So I'm all for jaywalking. I know the statute, and choose to ignore it at will. I was here first (i.e. pedestrians were here before cars. If there is no good reason I shouldn't cross a street (generally an oncoming vehicle), I'll cross the street.
And it turns out, jaywalking is good for cities. A Slate article and two blog posts discuss something interesting: streets before cars were relatively safe. Here's Market Street in San Francisco in 1906—utterly chaotic, but nothing moving fast enough to be dangerous (it's a cool video). Cars made them dangerous, and something had to be done.

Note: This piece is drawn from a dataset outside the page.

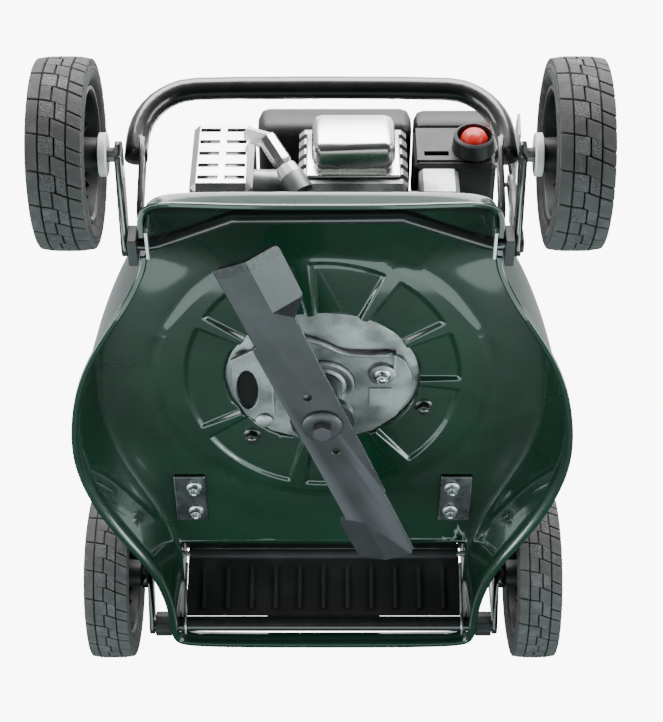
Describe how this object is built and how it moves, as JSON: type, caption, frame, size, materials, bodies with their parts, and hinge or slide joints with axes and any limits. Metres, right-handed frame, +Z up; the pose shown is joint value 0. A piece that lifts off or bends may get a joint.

In the early days, there were some who argued that cars should be limited or governed to low speeds. Sadly, these folks lost out to an all-out assault from auto and road interests. And the term "jaywalking"? It was foisted on to the unwitting American public. Instead of cars being a danger to pedestrians, pedestrians were now a danger to cars. And in may cases, pedestrians have gone danger, to nuisance, to, well, gone, or so marginalized on the side of eight lane arterials that they've all but disappeared.
Webster says jaywalking originated in 1915. Google news seems to agree. But what's interest is how it blossomed in usage in the early 1920s and has been used to stigmatize pedestrians ever since. Google News' archives can be very useful here, showing its use in news articles from the dawn of time. Or in this case, 1910:
Apparently, it all started in 1919. You can search each decade and various themes appear:
1920s: Debate over whether to have laws and whether laws work. Jaywalking is generally an evil. And, yes, boy scouts were deputized to warn of the dangers of evil jay walking.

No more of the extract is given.